Task —
Reproduce exactly the lines below, from the first through the one containing "return t.finish(colour, roughness, specular)", and nothing more.

# # # # #

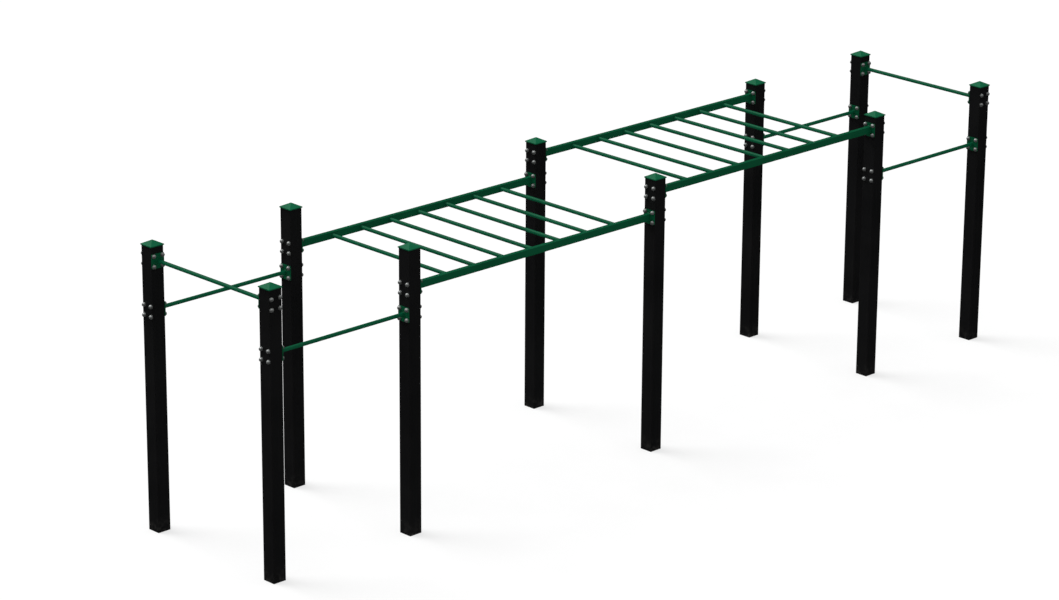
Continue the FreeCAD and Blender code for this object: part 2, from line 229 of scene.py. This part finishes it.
# Levels of the shader's specular socket.
FRAME_SPECULAR = 0.045
GRIP_SPECULAR = 0.055
WELD_SPECULAR = 0.08
POST_SPECULAR = 0.16
CAP_SPECULAR = 0.055
COVER_SPECULAR = 0.8
ZINC_SPECULAR = 0.5

# Shares of a surface that has been rubbed by hands and weather.
FRAME_WEAR = 0.2
GRIP_WEAR = 0.4
WELD_WEAR = 0.3

DUST_HEIGHT = 0.16  # how far dust reaches up a post from the ground


def powder_coat(name, deep, pale, rubbed, specular, worn):
    """Satin powder coat over steel: orange peel, slight clouding, and rubbed patches that face up."""
    t = Tree(name)
    clouds = t.noise(2.6, 3.0, 0.6)
    patches = t.noise(38.0, 4.0, 0.65)
    grain = t.noise(SPECK, 1.0)
    peel = t.noise(ORANGE_PEEL, 2.0, 0.45)
    scuffs = t.noise(60.0, 5.0, 0.7, t.stretched((0.35, 1.0, 1.0)))
    colour = t.blend(t.map(clouds, 0.32, 0.68), rgb(*deep), rgb(*pale))
    colour = t.blend(t.map(grain, 0.55, 0.85, 0.0, 0.22), colour, rgb(*pale))
    facing_up = t.map(t.axis(t.normal, "Z"), 0.1, 0.95)
    wear = t.maths("MULTIPLY", t.map(patches, 0.5, 0.74, 0.0, worn), facing_up)
    wear = t.maths("ADD", wear, t.map(scuffs, 0.66, 0.78, 0.0, 0.5 * worn))
    colour = t.blend(wear, colour, rgb(*rubbed))
    roughness = t.map(patches, 0.3, 0.7, 0.40, 0.50)
    roughness = t.maths("SUBTRACT", roughness, t.maths("MULTIPLY", wear, 0.12))
    t.bump((peel, PEEL_DEPTH, 0.55), (scuffs, SCUFF_DEPTH, 0.15), (clouds, CLOUD_DEPTH, 0.2))
    return t.finish(colour, roughness, specular)


def post_coat():
    """Satin black on the posts: orange peel, faint lines along the drawn tube, and dust at the foot."""
    t = Tree("post_black")
    clouds = t.noise(1.8, 3.0, 0.6)
    peel = t.noise(ORANGE_PEEL, 2.0, 0.45)
    grain = t.noise(SPECK, 1.0)
    drawn = t.noise(90.0, 3.0, 0.55, t.stretched((1.0, 1.0, 0.03)))
    scuffs = t.noise(75.0, 5.0, 0.7, t.stretched((1.0, 1.0, 0.22)))
    colour = t.blend(t.map(clouds, 0.3, 0.7), rgb(*POST_DEEP), rgb(*POST_PALE))
    colour = t.blend(t.map(grain, 0.55, 0.85, 0.0, 0.3), colour, rgb(*POST_SPECK))
    colour = t.blend(t.map(scuffs, 0.66, 0.80, 0.0, 0.35), colour, rgb(*POST_SCUFF))
    near_ground = t.map(t.axis(t.place, "Z"), 0.0, DUST_HEIGHT, 1.0, 0.0)
    dust = t.maths("MULTIPLY", near_ground, t.map(t.noise(26.0, 5.0, 0.7), 0.42, 0.72))
    colour = t.blend(t.maths("MULTIPLY", dust, 0.16), colour, rgb(*DUST))
    roughness = t.map(clouds, 0.3, 0.7, 0.42, 0.52)
    roughness = t.maths("ADD", roughness, t.maths("MULTIPLY", dust, 0.25))
    t.bump((peel, PEEL_DEPTH, 0.55), (drawn, DRAWN_DEPTH, 0.25), (scuffs, SCUFF_DEPTH, 0.15))
    return t.finish(colour, roughness, POST_SPECULAR)


def cap_plastic():
    """The caps: moulded plastic with a fine texture, slow flow marks and painted shade on the faces that
    don't face up.
    """
    t = Tree("cap_green")
    flow = t.noise(9.0, 2.0, 0.55)
    texture = t.cells(CAP_TEXTURE).outputs["Distance"]
    grime = t.noise(55.0, 5.0, 0.7)
    colour = t.blend(t.map(flow, 0.35, 0.65), rgb(*CAP_DEEP), rgb(*CAP_PALE))
    colour = t.blend(t.map(grime, 0.56, 0.80, 0.0, 0.35), colour, rgb(*CAP_GRIME))
    # Painted shade: faces that turn away from the sky are darkened towards a deeper green.
    painted_shade = t.map(t.axis(t.normal, "Z"), 0.10, 0.60, 0.45, 0.0)
    colour = t.blend(painted_shade, colour, rgb(*CAP_PAINTED_SHADE))
    roughness = t.map(t.noise(70.0, 3.0), 0.3, 0.7, 0.34, 0.46)
    t.bump((texture, CAP_TEXTURE_DEPTH, 0.5), (flow, FLOW_DEPTH, 0.3))
    return t.finish(colour, roughness, CAP_SPECULAR)


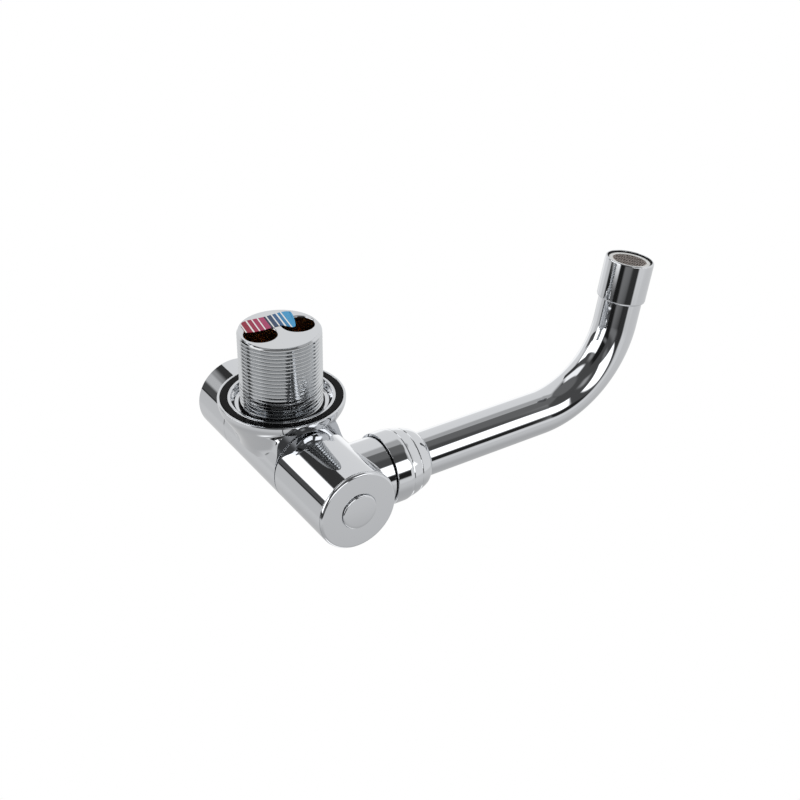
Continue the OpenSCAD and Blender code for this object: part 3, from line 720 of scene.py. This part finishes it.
# panels seen in the mirror:
# [from azimuth, to azimuth, softness, from height, to height, softness, lean, brightness]
# azimuth runs from the barrel's X towards -Y, height is measured downwards in the part's frame,
# lean is added azimuth per height, and a later panel covers an earlier one
room = {"walls": 0.92, "dark": 0.085, "darkCentre": (-55.0, 25.0), "darkEdge": (96.0, 80.0), "others": 0.65,
    "panels": [
        [-400, 400, 5, 68, 100, 4, 0, 0.17],
        [-175, -100, 8, 48, 67, 3, 0, 1.3],
        [50, 95, 6, 46, 67, 3, 0, 0.17],
        [95, 125, 6, 48, 67, 3, 0, 0.5],
        [120, 182, 8, -20, 2, 6, 0, 1.25],
        [-400, 400, 5, -100, -23, 3, 0, 0.74],
        [-400, 400, 5, -100, -42, 12, 0, 0.54],
        [-400, 400, 5, -100, -72, 5, 0, 1.5],
        [-130, -98, 4, -24, -8, 2, 0, 0.02],
        [-96, -84, 3, -22, -12, 3, 0, 0.25],
        [-82, -57, 3, -24, 40, 6, 0, 0.015],
        [-76, -58, 4, 3, 8, 2, 0, 0.2],
        [-60, 0, 4, -24, -15, 3, 0, 0.03],
        [-60, -26, 5, -15, -4, 4, 0, 0.22],
        [-42, -28, 4, 7, 16, 4, 0, 0.22],
        [-25, -5, 6, 33, 46, 6, 0, 0.42],
        [-104, -84, 8, 28, 40, 6, 0, 0.35],
        [-20, 8, 5, -22, -8, 2, 0, 0.04],
        [5, 34, 4, -24, -14, 3, 0, 0.85],
        [22, 36, 2, -12, 3, 2, 0, 0.02],
        [-185, -146, 4, 33, 48, 3, 0, 0.045],
        [-152, -132, 4, -27, -3, 2, 0, 0.7],
        [-158, -130, 3, -3.0, 11, 1.5, 0, 0.09],
        [-152, -130, 3, -3.4, -1.2, 0.8, 0, 0.01],
        [-158, -139, 2, 13, 28, 2.5, 0, 0.62],
        [-131, -82, 3, -9, 28, 2, 0, 2.1],
        [-132.5, -108, 1.2, 9.0, 33, 1.5, 0.63, 2.1],
        [-22, 14, 2, -7, 20, 2, 0.3, 2.1],
        [26, 52, 2, 6, 34, 2, 0.3, 2.1],
    ]}


def softStep(tree, value, edge, soft, before, after):
    return addNode(tree, "ShaderNodeMapRange", {"Value": value, "From Min": edge - soft,
        "From Max": edge + soft, "To Min": before, "To Max": after},
        interpolation_type="SMOOTHSTEP").outputs[0]


def bandMask(tree, value, low, high, soft):
    rise = softStep(tree, value, low, soft, 0.0, 1.0)
    fall = softStep(tree, value, high, soft, 1.0, 0.0)
    return calculated(tree, "MULTIPLY", rise, fall)


def mixedLevel(tree, share, first, second):
    return addNode(tree, "ShaderNodeMix", {0: share, 2: first, 3: second}, data_type="FLOAT").outputs[0]


# white walls that fade to dark round one direction
def shadedWalls(tree, direction):
    azimuth, height = (radians(a) for a in room["darkCentre"])
    centre = (cos(height) * cos(azimuth), -cos(height) * sin(azimuth), -sin(height))
    near = addNode(tree, "ShaderNodeVectorMath", {0: direction, 1: centre}, operation="DOT_PRODUCT")
    return addNode(tree, "ShaderNodeMapRange", {"Value": near.outputs["Value"],
        "From Min": cos(radians(room["darkEdge"][0])), "From Max": cos(radians(room["darkEdge"][1])),
        "To Min": room["walls"], "To Max": room["dark"]}, interpolation_type="SMOOTHSTEP").outputs[0]


def makeRoom():
    world = bpy.data.worlds.new("room")
    bpy.context.scene.world = world
    world.use_nodes = True
    tree = world.node_tree
    tree.nodes.clear()
    direction = addNode(tree, "ShaderNodeTexCoord").outputs["Generated"]
    axes = addNode(tree, "ShaderNodeSeparateXYZ", {0: direction})
    minusY = calculated(tree, "MULTIPLY", axes.outputs["Y"], -1.0)
    minusZ = calculated(tree, "MULTIPLY", axes.outputs["Z"], -1.0)
    azimuth = calculated(tree, "DEGREES", calculated(tree, "ARCTAN2", minusY, axes.outputs["X"]))
    height = calculated(tree, "DEGREES", calculated(tree, "ARCSINE", minusZ))
    level = shadedWalls(tree, direction)
    for azLow, azHigh, azSoft, low, high, soft, lean, bright in room["panels"]:
        leaning = calculated(tree, "MULTIPLY_ADD", height, lean, azimuth)
        sideways = bandMask(tree, leaning, azLow, azHigh, azSoft)
        upwards = bandMask(tree, height, low, high, soft)
        level = mixedLevel(tree, calculated(tree, "MULTIPLY", sideways, upwards), level, bright)
    rays = addNode(tree, "ShaderNodeLightPath")
    mirrored = mixedLevel(tree, rays.outputs["Is Glossy Ray"], room["others"], level)
    shown = mixedLevel(tree, rays.outputs["Is Camera Ray"], mirrored, 1.0)
    background = addNode(tree, "ShaderNodeBackground", {"Color": shown})
    output = addNode(tree, "ShaderNodeOutputWorld")
    tree.links.new(background.outputs[0], output.inputs["Surface"])


makeRoom()

# soft lamps for the seals, the sticker and the floor; the mirror doesn't show them
lampTarget = Vector((0.0, -0.05, 0.0))
lamps = (("softAbove", (0.25, 0.3, 0.9), 0.7, 3.2), ("softBelow", (0.5, 0.5, -0.7), 0.6, 2.4))
for name, spot, size, power in lamps:
    light = bpy.data.lights.new(name, "AREA")
    light.size = size
    light.energy = power
    lamp = bpy.data.objects.new(name, light)
    bpy.context.scene.collection.objects.link(lamp)
    lamp.location = spot
    lamp.rotation_euler = (lampTarget - Vector(spot)).to_track_quat("-Z", "Y").to_euler()
    lamp.visible_glossy = False

bpy.context.scene.view_settings.view_transform = "Standard"
view = bpy.data.cameras.new("view")
view.lens = 56.993
view.sensor_width = 36.0
view.clip_start = 0.01
camera = bpy.data.objects.new("view", view)
bpy.context.scene.collection.objects.link(camera)
camera.location = (0.369281, 0.196110, -0.250787)
camera.rotation_euler = [radians(a) for a in (-121.2505, 1.0103, -56.4105)]
bpy.context.scene.camera = camera
print("room made")
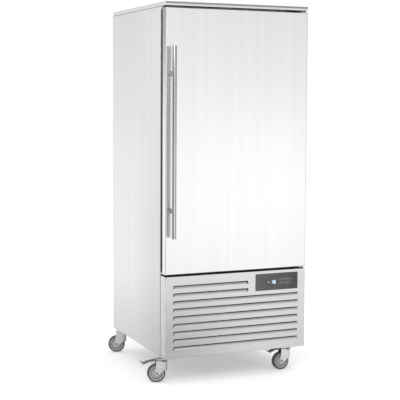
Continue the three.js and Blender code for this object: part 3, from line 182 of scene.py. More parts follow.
def turned_steel(name, colour, roughness, grain):
    """Stainless bar or tube, polished with a fine belt: a fairly clear reflection with faint
    scratches. grain is each axis's scale."""
    material, tree, place = new_material(name)
    along = add(tree, "Mapping", [("Vector", place, "Object")], Scale=grain)
    scratches = add(tree, "TexNoise", [("Vector", along, 0)], Scale=1.0, Detail=3.0)
    shade = add(
        tree, "MapRange", [("Value", scratches, 0)],
        **NOISE, To_Min=roughness - 0.03, To_Max=roughness + 0.05,
    )
    steel = add(
        tree, "BsdfPrincipled", [("Roughness", shade, 0)], Base_Color=linear(colour), Metallic=1.0
    )
    return finished(material, steel)


def zinc_plate(name, colour, roughness):
    """Pressed steel with a zinc plating: a soft cool shine, cloudy in patches of about 11 mm."""
    material, tree, place = new_material(name)
    cloud = add(tree, "TexNoise", [("Vector", place, "Object")], Scale=90.0, Detail=4.0)
    shade = add(
        tree, "MapRange", [("Value", cloud, 0)], **NOISE, To_Min=roughness - 0.06, To_Max=roughness + 0.1
    )
    tint = add(tree, "MapRange", [("Value", cloud, 0)], **NOISE, To_Min=0.86, To_Max=1.0)
    base = add(tree, "VectorMath", [(1, tint, 0)], operation="MULTIPLY")
    base.inputs[0].default_value = linear(colour)[:3]
    rounded = add(tree, "Bevel", samples=BEVEL_SAMPLES, Radius=PRESSING_EDGE)
    steel = add(
        tree, "BsdfPrincipled",
        [("Base Color", base, 0), ("Roughness", shade, 0), ("Normal", rounded, 0)],
        Metallic=1.0,
    )
    return finished(material, steel)


def moulded(name, colour, roughness, grit=0.6, depth=0.15, fade=None):
    """Moulded plastic or rubber with the fine grit of its mould. grit is its spacing in
    millimetres. fade changes the colour along x: (x, x, share of the colour at each of them)."""
    material, tree, place = new_material(name)
    grain = add(tree, "TexNoise", [("Vector", place, "Object")], Scale=1.0 / (grit * MM), Detail=3.0)
    wear = add(tree, "TexNoise", [("Vector", place, "Object")], Scale=35.0, Detail=3.0)
    shade = add(
        tree, "MapRange", [("Value", wear, 0)], **NOISE, To_Min=roughness - 0.06, To_Max=roughness + 0.08
    )
    tint = add(tree, "MapRange", [("Value", wear, 0)], **NOISE, To_Min=0.92, To_Max=1.0)
    if fade:
        axes = add(tree, "SeparateXYZ", [("Vector", place, "Object")])
        fall = add(tree, "MapRange", [("Value", axes, "X")], **dict(zip(RANGE, fade)))
        tint = add(tree, "Math", [(0, tint, 0), (1, fall, 0)], operation="MULTIPLY")
    base = add(tree, "VectorMath", [(1, tint, 0)], operation="MULTIPLY")
    base.inputs[0].default_value = linear(colour)[:3]
    bump = add(tree, "Bump", [("Height", grain, 0)], Strength=depth, Distance=GRIT_DEPTH)
    plastic = add(
        tree, "BsdfPrincipled", [("Base Color", base, 0), ("Roughness", shade, 0), ("Normal", bump, 0)],
        IOR=1.5,
    )
    return finished(material, plastic)


def enamel(name, colour, roughness):
    """Stoved enamel on steel: a smooth coat with a slight orange peel, 2.4 mm across."""
    material, tree, place = new_material(name)
    peel = add(tree, "TexNoise", [("Vector", place, "Object")], Scale=420.0, Detail=2.0)
    bump = add(tree, "Bump", [("Height", peel, 0)], Strength=0.12, Distance=GRIT_DEPTH)
    coating = add(
        tree, "BsdfPrincipled", [("Normal", bump, 0)],
        Base_Color=linear(colour), Roughness=roughness, IOR=1.5,
    )
    return finished(material, coating)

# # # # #

Reply —
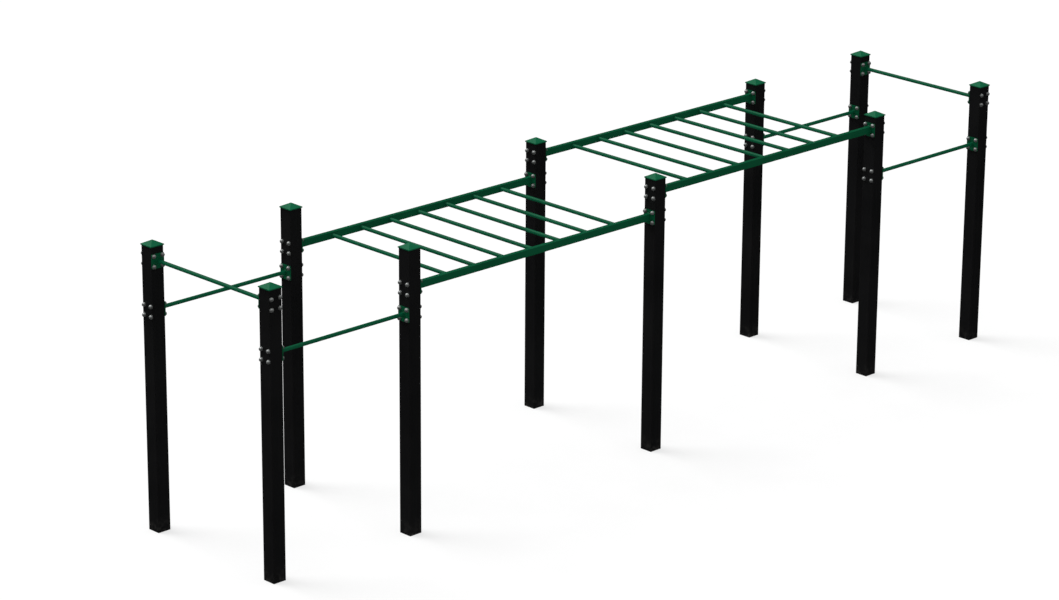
Continue the FreeCAD and Blender code for this object: part 2, from line 229 of scene.py. This part finishes it.
# Levels of the shader's specular socket.
FRAME_SPECULAR = 0.045
GRIP_SPECULAR = 0.055
WELD_SPECULAR = 0.08
POST_SPECULAR = 0.16
CAP_SPECULAR = 0.055
COVER_SPECULAR = 0.8
ZINC_SPECULAR = 0.5

# Shares of a surface that has been rubbed by hands and weather.
FRAME_WEAR = 0.2
GRIP_WEAR = 0.4
WELD_WEAR = 0.3

DUST_HEIGHT = 0.16  # how far dust reaches up a post from the ground


def powder_coat(name, deep, pale, rubbed, specular, worn):
    """Satin powder coat over steel: orange peel, slight clouding, and rubbed patches that face up."""
    t = Tree(name)
    clouds = t.noise(2.6, 3.0, 0.6)
    patches = t.noise(38.0, 4.0, 0.65)
    grain = t.noise(SPECK, 1.0)
    peel = t.noise(ORANGE_PEEL, 2.0, 0.45)
    scuffs = t.noise(60.0, 5.0, 0.7, t.stretched((0.35, 1.0, 1.0)))
    colour = t.blend(t.map(clouds, 0.32, 0.68), rgb(*deep), rgb(*pale))
    colour = t.blend(t.map(grain, 0.55, 0.85, 0.0, 0.22), colour, rgb(*pale))
    facing_up = t.map(t.axis(t.normal, "Z"), 0.1, 0.95)
    wear = t.maths("MULTIPLY", t.map(patches, 0.5, 0.74, 0.0, worn), facing_up)
    wear = t.maths("ADD", wear, t.map(scuffs, 0.66, 0.78, 0.0, 0.5 * worn))
    colour = t.blend(wear, colour, rgb(*rubbed))
    roughness = t.map(patches, 0.3, 0.7, 0.40, 0.50)
    roughness = t.maths("SUBTRACT", roughness, t.maths("MULTIPLY", wear, 0.12))
    t.bump((peel, PEEL_DEPTH, 0.55), (scuffs, SCUFF_DEPTH, 0.15), (clouds, CLOUD_DEPTH, 0.2))
    return t.finish(colour, roughness, specular)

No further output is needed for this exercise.